Black holes from cosmic rays: Probes of extra dimensions and new limits on TeV-scale gravity

If extra spacetime dimensions and low-scale gravity exist, black holes will be produced in observable collisions of elementary particles. For the next several years, ultrahigh-energy cosmic rays provide the most promising window on this phenomenon. In particular, cosmic neutrinos can produce black holes deep in the Earth’s atmosphere, leading to quasihorizontal giant air showers. We determine the sensitivity of cosmic ray detectors to black hole production and compare the results to other probes of extra dimensions.
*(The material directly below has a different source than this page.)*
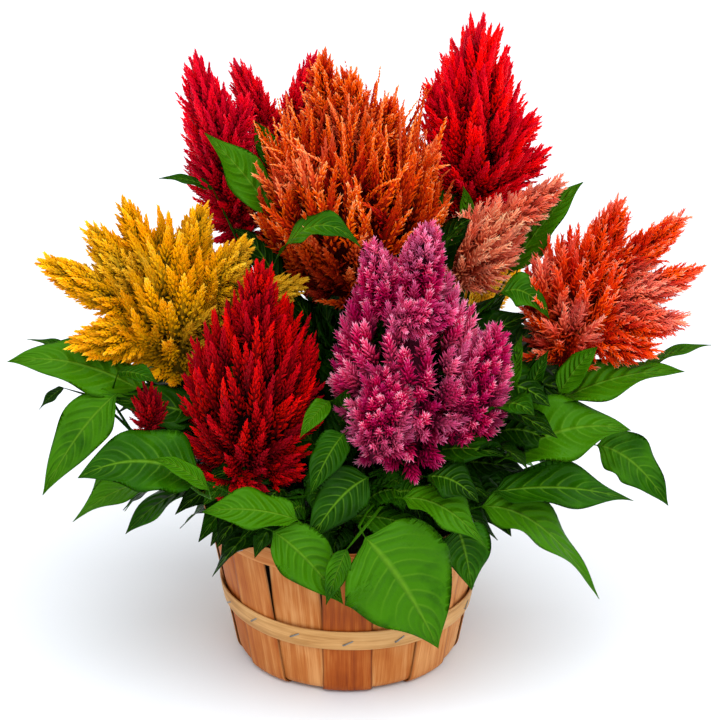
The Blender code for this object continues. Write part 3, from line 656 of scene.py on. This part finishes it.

With $n>~4$ extra dimensions, current bounds on deeply penetrating showers from AGASA already provide the most stringent bound on low-scale gravity, requiring a fundamental Planck scale $M_D>1.3\mathrm{}–1.8\hspace{0.5em}\mathrm{TeV}.$ The Auger Observatory will probe $M_D$ as large as 4 TeV and may observe on the order of a hundred black holes in 5 years. We also consider the implications of angular momentum and possible exponentially suppressed parton cross sections; including these effects, large black hole rates are still possible. Finally, we demonstrate that even if only a few black hole events are observed, a standard model interpretation may be excluded by comparison with Earth-skimming neutrino rates.